India: Axe-wielding tribal animists attack Christians during worship service, destroy church
Six Christian families worshiping in India’s Odisha state were attacked by axe-wielding tribal animists who destroyed the believers’ church structure amid escalating religious persecution in the country.
Morning Star News reports that in December, the Christians, who had converted from tribal animism to Christianity, were worshiping in a wood-and-hay structure in Odisha state’s Chichima village when they were approached by a mob of about 20 to 25 men, led by an “influential man of wealth.”
When the leader of the mob asked the Christians why they had abandoned their tribal religion, Elder Burjo Tadinji answered: “We have known the true living God; we will not leave him. We used to indulge in fights and speak lies, but we do not do all that now. We like this faith, and that is why we follow it.”
Angered by the response, the mob began destroying the church building and manhandling the Christians, Pastor Bibudhan Pradhan told Morning Star News. The church was reduced to rubble, and Tadinji’s adjoining home was also damaged. The mob tore the clothes of one Christian and with a stone broke the mobile phone of another Christian who was recording the attack.
“They threatened to chase them out of their homes and the village if they reported the matter to the police,” the pastor told Morning Star News.
The mob's leader, whose name was withheld to protect area Christians, then warned them not to report the attack to police.
“If the police come, we will not let you live in the village and we will chase you away,” he said, according to Tadinji.
As a result of the attack, the Christians are afraid to meet: “Fear has gripped their minds, and they need much prayer,” Pradha said, adding that he’s unsure when church services might resume.
Animists worship gods based on ancestors, spirits, and nature. Pradhan said all the villagers are told to sacrifice a chicken to the Hindu deity Shiva every year. In Odisha state, Christians make up less than 2.8% of the population.
“It is in the tribal culture to offer a sacrifice of a chicken while buying land, planting seed, harvesting the land, and other occasions,” he said. “When someone in their homes has fever or illness, they sacrifice a chicken to please the god of nature. They seldomly visit hospitals — only in emergencies. They often visit the witch doctor, who again demands them to perform sacrifice.”

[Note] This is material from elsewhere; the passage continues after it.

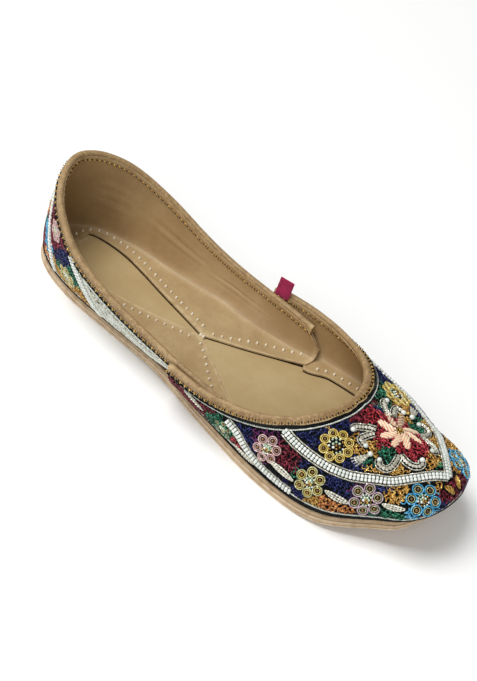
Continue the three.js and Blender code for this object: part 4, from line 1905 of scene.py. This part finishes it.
    def sew_filling(self) -> None:
        """Fills the ground with short curls of looped wire, coloured by the nearest patch."""
        rng = np.random.default_rng(self.seed)
        patches = [m for m in self.motifs if isinstance(m, Patch)]
        seeds = self.chart.at([p.along for p in patches], [p.up for p in patches])
        reach = np.array([p.reach for p in patches])
        stops = np.array([p for p, _ in self.clear])
        radii = np.array([r for _, r in self.clear])
        for site in self.chart.sites(self.spacing, 24000, self.ends, rng):
            turn, phase = rng.uniform(0, 2 * math.pi, 2)
            length, height = rng.uniform(2.6, 4.4), rng.uniform(0.8, 1.2)
            waves, lift = rng.uniform(1.2, 1.9), rng.uniform(0.25, 0.65)
            if (np.linalg.norm(stops - site, axis=1) < radii).any():
                continue
            place, out = self.chart.lay(site[None])
            ahead = unit(np.cross(out[0], (0.31, 0.52, 0.79)))
            across = np.cross(out[0], ahead)
            forward = ahead * math.cos(turn) + across * math.sin(turn)
            across = across * math.cos(turn) - ahead * math.sin(turn)
            s = np.linspace(-0.5, 0.5, 13)[:, None]
            swing = 2 * math.pi * waves * s + phase
            curl = forward * (s * length + 0.42 * np.cos(swing)) + across * height * np.sin(swing)
            line = place + curl
            gaps = np.linalg.norm(line[:, None] - stops[None], axis=2) - radii
            shut = np.flatnonzero((gaps < 0).any(axis=1))
            runs = np.split(np.arange(len(line)), shut)
            run = max(([i for i in part if i not in shut] for part in runs), key=len)
            if len(run) < 5:
                continue
            at, _ = self.chart.lay(line[run], lift)
            nearest = patches[int(np.argmin(np.linalg.norm(seeds - site, axis=1) - reach))]
            self.fill.append(Strand(at, 0.31, nearest.thread.number))

    def edging(self, start: float, end: float, high: Sequence[tuple[float, float, Thread]]) -> None:
        """Cords along the sole and below the binding.

        Args:
            start: their first t.
            end: their last t.
            high: for each cord below the binding: depth from the top edge, radius, thread.
        """
        t = np.linspace(start, end, 420)
        for rows, from_top in ((self.sole_cords, False), (high, True)):
            for level, radius, thread in rows:
                if from_top:
                    v = below_top(self.chart.surface, t, level)
                else:
                    along = np.interp(t, self.chart.t, self.chart.arc)
                    height = level + self.nose_lift * np.exp(-((along / 22) ** 2))
                    v = below_top(self.chart.surface, t, 0) * height / self.chart.height(along)
                line = inside(self.chart.surface, t, v, np.full_like(t, -0.5 * radius))
                out = unit(line - inside(self.chart.surface, t, v, np.ones_like(t)))
                if thread is Thread.BLACK:
                    self.lines.append(Strand(resampled(line, 1.2), radius, thread.number))
                else:
                    self.lines += twisted(line, out, radius, 1.8, thread.number)
                self.keep_clear(resampled(line, 1.2), radius + 0.35)


def vamp_motifs() -> list[Motif]:
    """The vamp's pattern, counted from the toe: two bead bands a side, flowers, scrolls and leaves."""
    middle: list[Motif] = [
        SatinFlower(0, 47.3, (12.4, 16.5, 13.4, 11.6, 9.8, 9.4, 9.8, 11.0)),
        *patches(Thread.CRIMSON, (0, 50, 13), (0, 62, 4), (0, 39, 3)),
        *patches(Thread.WINE, (0, 10, 7)),
        *patches(
            Thread.GREEN, (0, 22, 1.5), (-40, 50, 6), (-31, 54, 6), (-46, 46, 4), (-20, 58, 4),
        ),
        *patches(Thread.GOLD, (0, 27, 2)),
        *patches(Thread.NAVY, (-9, 58, 4)),
    ]
    sides = mirrored(
        Band((
            (0.4, 17.4), (4.5, 20.6), (10, 23.2), (18, 24.9), (28, 23.8), (38, 22.2), (48, 22.4),
            (56, 24), (64, 25.8), (72, 27.3), (79, 28.2), (87, 29.5),
        )),
        Band((
            (119.5, 16.6), (112.5, 13.8), (108, 11), (103, 8.4), (97, 6.5), (91, 5.5), (85, 5.0),
            (79, 4.7),
        )),
        RingFlower(52.5, 36.1, 8.2, 8, Thread.YELLOW, Thread.YELLOW),
        RingFlower(94.4, 17.2, 7.0, 6, Thread.PINK, Thread.PINK, 20),
        RingFlower(69.6, 14.8, 7.4, 6, Thread.OLIVE, Thread.YELLOW, 10),
        RingFlower(42.6, 11.9, 8.0, 6, Thread.MAUVE, Thread.OLIVE, 25),
        RingFlower(16.1, 13.2, 8.2, 6, Thread.TEAL, Thread.OLIVE, 5),
        RingFlower(121, 9.5, 5.8, 6, Thread.GREEN, Thread.OLIVE),
        Scroll(
            ((32.5, 49), (28, 52.8), (22.6, 55), (16.1, 55.4), (12.1, 53.3)), 0.85, pearls=(True, False)
        ),
        Scroll(
            ((15.5, 51.6), (20.4, 50.7), (26, 48), (30, 44.8), (28.6, 42)), 0.85, pearls=(False, True)
        ),
        Scroll(
            ((12.2, 37), (15.2, 35.2), (19.8, 32.4), (24.1, 31), (26.4, 32.8), (24.4, 35.8)), 0.85,
            pearls=(False, True),
        ),
        Scroll(
            ((11.4, 36.9), (11.6, 34), (11, 31), (9.3, 28.9), (6.7, 28.2), (4.6, 30)), 0.85,
            pearls=(False, True),
        ),
        Fan(28.7, 37.4, 266, 4, 9.5, 9),
        Leaf(((91, 13.4), (84.5, 12.7), (77.8, 11.6)), 1.1),
        Leaf(((61.8, 13.9), (56.7, 11.8), (51, 9.9)), 1.1),
        Leaf(((34.4, 11.2), (29.6, 10.6), (24.6, 10.4)), 1.0),
        Leaf(((4.6, 14.6), (3.0, 12.2), (2.2, 9.4)), 0.9, Thread.GOLD),
        Leaf(((113, 5.6), (106, 4.4), (100, 3.9)), 0.8),
        Leaf(((134, 12), (140, 15), (146, 17)), 0.8),
        *patches(
            Thread.NAVY, (54.4, 17.8, 6), (62, 20.5, 3), (32, 17.5, 2.5), (6.5, 6, 3),
            (109.7, 18.3, 4.5), (103, 13, 3), (74.3, 22, 3), (78, 7, 4), (68.2, 33.7, 6),
            (74, 33, 4), (34.1, 51, 3), (40, 47, 2), (45, 27, 4), (94, 3, 3),
        ),
        *patches(Thread.PURPLE, (48.3, 16.5, 2), (99.8, 21.3, 5), (94, 17, 5)),
        *patches(
            Thread.GOLD, (25.7, 18.8, 4), (6.9, 17, 2.5), (66, 5.5, 3), (19, 28, 4.5),
            (30, 29.5, 3), (5, 25.7, 3), (37.4, 37.5, 4), (25, 44, 5), (52.5, 36.1, 5),
        ),
        *patches(
            Thread.GREEN, (31.5, 5.5, 5), (75.8, 15.4, 2), (16.4, 40.5, 4.5), (33, 31, 1.5),
            (9, 25.5, 1.5), (122.9, 11.4, 7),
        ),
        *patches(Thread.TEAL, (21, 4, 2), (16.1, 13.2, 6)),
        *patches(
            Thread.WINE, (5.3, 11, 4), (81.1, 21.7, 7), (23, 59.5, 4), (130, 16, 2), (140, 10, 4),
        ),
        *patches(Thread.ORANGE, (59.5, 8, 4.5), (52.9, 5.6, 3.5)),
        *patches(Thread.CRIMSON, (84, 16.5, 1.5), (5.5, 35, 4), (112, 6, 3)),
        *patches(Thread.BLACK, (88, 9, 3)),
    )
    return middle + sides


def quarter_motifs() -> list[Motif]:
    """The quarter's pattern, counted from the back of the heel: flowers and leaves between bands."""
    middle: list[Motif] = [
        RingFlower(0, 15, 8.5, 8, Thread.YELLOW, Thread.GOLD),
        Fan(0, 27, 0, 5, 9.0, 26, Thread.ORANGE),
        *patches(Thread.ORANGE, (0, 34, 5)),
        *patches(Thread.GREEN, (0, 15, 9), (0, 44, 1)),
    ]
    sides = mirrored(
        Band(((14, 46), (19, 34), (24, 20), (29, 8), (31, 3.4))),
        Band(((47.5, 32), (53, 24), (61, 12), (66, 4.4)), 3),
        RingFlower(31, 31, 6.0, 6, Thread.PINK, Thread.PINK),
        RingFlower(43.5, 12.5, 6.6, 6, Thread.OLIVE, Thread.YELLOW),
        Leaf(((12, 22), (15, 28), (14, 34)), 0.9, Thread.ORANGE),
        Scroll(((8, 25), (10, 31), (7, 36)), 0.7),
        *patches(Thread.WINE, (31, 32, 7), (16, 8, 3)),
        *patches(Thread.NAVY, (40, 22, 4)),
        *patches(Thread.GOLD, (50, 7, 4), (38, 5, 3), (36, 40, 2)),
        *patches(Thread.GREEN, (44, 12, 5), (48, 20, 2)),
        *patches(Thread.ORANGE, (20, 5, 2)),
        *patches(Thread.TEAL, (22, 14, 1)),
    )
    return middle + sides


def sew_chevrons(work: Embroidery) -> None:
    """Nested silver cords on the quarter's waist, up beside its wide band and then along the collar.

    Args:
        work: the quarter's embroidery, which takes the cords.
    """
    foot, step = 3.8, 2.7
    for side in (-1, 1):
        for k in range(9):
            depth, ahead = 8.6 + step * k, 5.6 + step * k
            along = np.linspace(44, 136, 180)
            height = work.chart.height(side * along)
            beside = np.interp(along - ahead, (44, 53, 61, 66, 68), (37, 24, 12, 3.4, 0))
            first = np.flatnonzero((height - depth > beside) & (along > 44 + ahead))
            if len(first) == 0:
                continue
            corner = first[0]
            arm = height[corner:] - depth
            stop = np.flatnonzero(arm < foot)
            end = stop[0] if len(stop) else len(arm)
            rise = np.linspace(foot, height[corner] - depth, 14)
            back = ahead + np.interp(rise, (0, 3.4, 12, 24, 37), (68, 66, 61, 53, 44))
            lower = [(a, h) for a, h in zip(back, rise)]
            upper = [(a, h) for a, h in zip(along[corner : corner + end], arm[:end])][2::6]
            if len(upper) < 2 or rise[-1] < foot + 1:
                continue
            across, up = np.array(lower + upper).T
            line, out = work.chart.lay(resampled(work.chart.at(side * across, up), 0.8))
            sideways = np.cross(out, unit(np.gradient(line, axis=0)))
            for offset in (-0.48, 0.48):
                kind = Thread.WHITE if k % 3 != 1 else Thread.SILVER
                work.piping(line + sideways * offset, 0.45, 0.43, 1.5, kind)
            work.keep_clear(line[::2], 1.6)


def embroider() -> None:
    """Sews the vamp and the quarter."""
    back = LAST.share(LAST.vamp_back)
    chart = Field(LAST.vamp, back, 2 - back, 1.0)
    vamp = Embroidery("vamp", "embroidered_cloth", chart, vamp_motifs(), 7, nose_lift=5.2)
    vamp.edging(back, 2 - back, [(5.7, 0.85, Thread.BLACK), (7.0, 0.42, Thread.WHITE)])
    vamp.build()
    end = LAST.share(LAST.quarter_front)
    chart = Field(LAST.quarter, -end, end, 0.0)
    quarter = Embroidery(
        "quarter", "upper_leather", chart, quarter_motifs(), 11, spacing=1.5, ends=0.22
    )
    hidden = LAST.share(-6.0)
    quarter.edging(-hidden, hidden, [(5.7, 0.85, Thread.BLACK)])
    sew_chevrons(quarter)
    quarter.build()


# ---- Stage ----------------------------------------------------------------------------------------


@dataclass
class Studio:
    """The floor, the lights and the camera."""

    azimuth: float = 24.24
    elevation: float = 44.61
    roll: float = 20.09
    distance: float = 0.85
    lens: float = 93.0
    shift: tuple[float, float] = (0.0064, 0.0579)

    def build(self) -> None:
        """Sets them up."""
        scene = bpy.context.scene
        scene.view_settings.view_transform = "Standard"
        world = bpy.data.worlds.new("studio")
        world.use_nodes = True
        world.node_tree.nodes["Background"].inputs["Color"].default_value = (1.0, 1.0, 1.0, 1.0)
        world.node_tree.nodes["Background"].inputs["Strength"].default_value = 0.34
        scene.world = world
        self.floor()
        self.light("key", (-0.8, -0.45, 1.8), 1.1, 34.0)
        self.light("fill", (0.3, -1.1, 0.6), 0.8, 5.0)
        self.camera()

    @staticmethod
    def light(name: str, place: tuple[float, float, float], size: float, power: float) -> None:
        """A square soft light that faces the shoe."""
        deselect()
        bpy.ops.object.light_add(type="AREA", location=place)
        lamp = bpy.context.object
        lamp.name = name
        lamp.data.size = size
        lamp.data.energy = power
        lamp.rotation_euler = Vector(place).to_track_quat("Z", "Y").to_euler()

    @staticmethod
    def floor() -> None:
        """A plain pale floor."""
        deselect()
        bpy.ops.mesh.primitive_plane_add(size=8.0)
        floor = bpy.context.object
        floor.name = "floor"
        made, g, shader = material("floor_paint")
        coat = effect(g, Effect.MOTTLE, Patch=120.0, Amount=0.3, Colour="#fbfbfa", Other="#f7f7f6")
        g.feed(shader, {"Base Color": coat["Colour"], "Roughness": 0.9, "Specular IOR Level": 0.1})
        floor.data.materials.append(made)

    def camera(self) -> None:
        """The camera, rolled, at its angle to the shoe."""
        a, e, r = (math.radians(v) for v in (self.azimuth, self.elevation, self.roll))
        back = Vector((math.sin(a) * math.cos(e), -math.cos(a) * math.cos(e), math.sin(e)))
        right = Vector((math.cos(a), math.sin(a), 0))
        up = back.cross(right)
        across = right * math.cos(r) + up * math.sin(r)
        above = up * math.cos(r) - right * math.sin(r)
        data = bpy.data.cameras.new("camera")
        data.lens = self.lens
        data.shift_x, data.shift_y = self.shift
        camera = bpy.data.objects.new("camera", data)
        turn = Matrix((across, above, back)).transposed().to_4x4()
        camera.matrix_world = Matrix.Translation(back * self.distance) @ turn
        bpy.context.scene.collection.objects.link(camera)
        bpy.context.scene.camera = camera


def main() -> None:
    """Builds the shoe and its studio."""
    logging.basicConfig(level=logging.INFO, format="%(message)s")
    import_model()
    Studio().build()
    Sole().build()
    Inside().build()
    Upper().build()
    embroider()
    SHAPES.clear()


if __name__ == "__main__":
    main()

Sukanta Naik, a volunteer for the Evangelical Fellowship of India, told the outlet that Hindu nationalist groups have become active in indoctrinating tribal people, seeking to “drive a wedge” between tribal peoples and Christians. The Hindu nationalists often persuade villagers that those who have left their beliefs and other rituals have betrayed their ancestors, gods, and the country of India.
A recent report from the Evangelical Fellowship of India found that Indian Christians endured at least 327 incidents of persecution in 2020 despite COVID-19 lockdowns.
At least five Christians were murdered and six churches were burned or demolished in religiously motivated attacks. In addition, EFI noted 26 incidents of social boycotts where Christian communities were shunned by their non-Christian neighbors due to their religious identity.
A recent Persecution Trends survey from Release International predicted that in India, intolerance toward Christians and other religious minorities will continue to grow during 2021, largely due to growing Hindu nationalism.
India is ranked No. 10 on Christian support organization Open Doors USA’s 2021 World Watch List of the countries where it's most difficult to be a Christian.
In India, the Hindu nationalist Bharatiya Janata Party has encouraged persecution of Christians by sanctioning Hindu extremism, Open Doors research found. The party has told its nation that only Hindus are truly Indian, Open Doors CEO David Curry told The Christian Post. Political leaders have discouraged police from responding to attacks on Christians.
“I put the responsibility at the feet of the ruling party, the BJP, which is very nationalistic," he said, adding that their message to the population has been, "we want India to be a Hindu nation."
“I have a strong belief that if most Indian citizens knew what was happening in these Christian communities they would vote for different people," he said.